In the preface to Witchcraft, Oracles and Magic among the Azande,
Evans-Pritchard wrote, “If I have paid no attention to Zande
history this is not because I consider it unimportant but because
I consider it so important that I desire to record it in detail elsewhere” (1937). In 1971 he published The Azande: History and Political Institutions. It is an incredibly complex description of
Azande expansion during the 150 years before colonial subjugation, full of battles, royal intrigues, and struggles of succession. But in addition to the historical detail, Evans-Pritchard
outlined why history was important for anthropology:
Anthropological theory often rests on a basis of studies of
primitive societies for which there is little recorded history. In
the case of African kingdoms, such as those of the Azande, to
leave out the historical dimension is to deprive ourselves of
knowledge that is both ascertainable and necessary for an understanding of political organizations which have always, to a
greater or lesser extent, been transformed by European rule before anthropologists have commenced their study of them, and
which, furthermore, have been shaped by events that took
place long before Europeans appeared on the scene.
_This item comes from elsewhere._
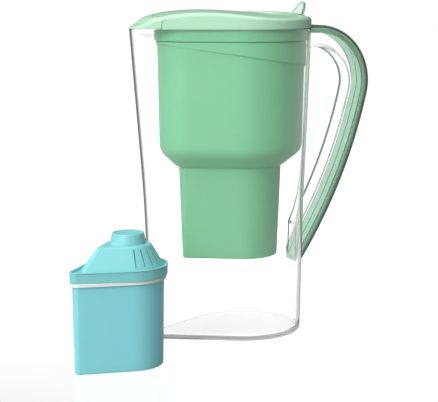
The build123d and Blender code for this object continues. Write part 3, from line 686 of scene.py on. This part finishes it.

That the
Azande had been expanding and . . . conquering and assimilating dozens of foreign peoples, as well as taking part in a
long series of dynastic wars among themselves, for at least 150
years before Europeans imposed their administrations is
surely a fact which cannot be left out of consideration in a
study of their institutions and culture. (1971:267)
Such common sense struck at the heart of Radcliffe-Brown’s
form of social anthropology; it also formed the basis of EvansPritchard’s later research agenda. Evans-Pritchard contended
that social history could serve as a model for social anthropology. He argued that there are three levels of anthropological inquiry of increasing abstraction, each with direct parallels in
historical methods (1950:122). First, the anthropologist attempts
to understand another society and translate it to his own. The
only difference between anthropology and history is that the anthropologist’s data are produced from direct fieldwork experience while the historian relies upon the written record; this was
merely “a technical, not a methodological, difference.” Second,
the anthropologist and historian attempt to make their subjects
“sociologically intelligible.” Evans-Pritchard writes,
But even in a single ethnographic study the anthropologist
seeks to do more than understand the thought and values of
primitive people and translate them to his own culture. He
seeks also to discover the structural order of the society, the
patterns which, once established, enable him to see it as a
whole, as a set of interrelated abstractions. Then the society is
not only culturally intelligible, as it is, at the level of consciousness and action, for one of its members or for the foreigner who has learnt its mores and participates in its life, but
also becomes sociologically intelligible. (1950:121)
And finally, “the anthropologist compares the social structures his analysis has revealed in a wide range of societies”
(Evans-Pritchard 1950:122). Thus, Evans-Pritchard was not engaged in historical particularism, but based his comparison on
social structures as documented from a historical perspective
with abundant ethnographic detail.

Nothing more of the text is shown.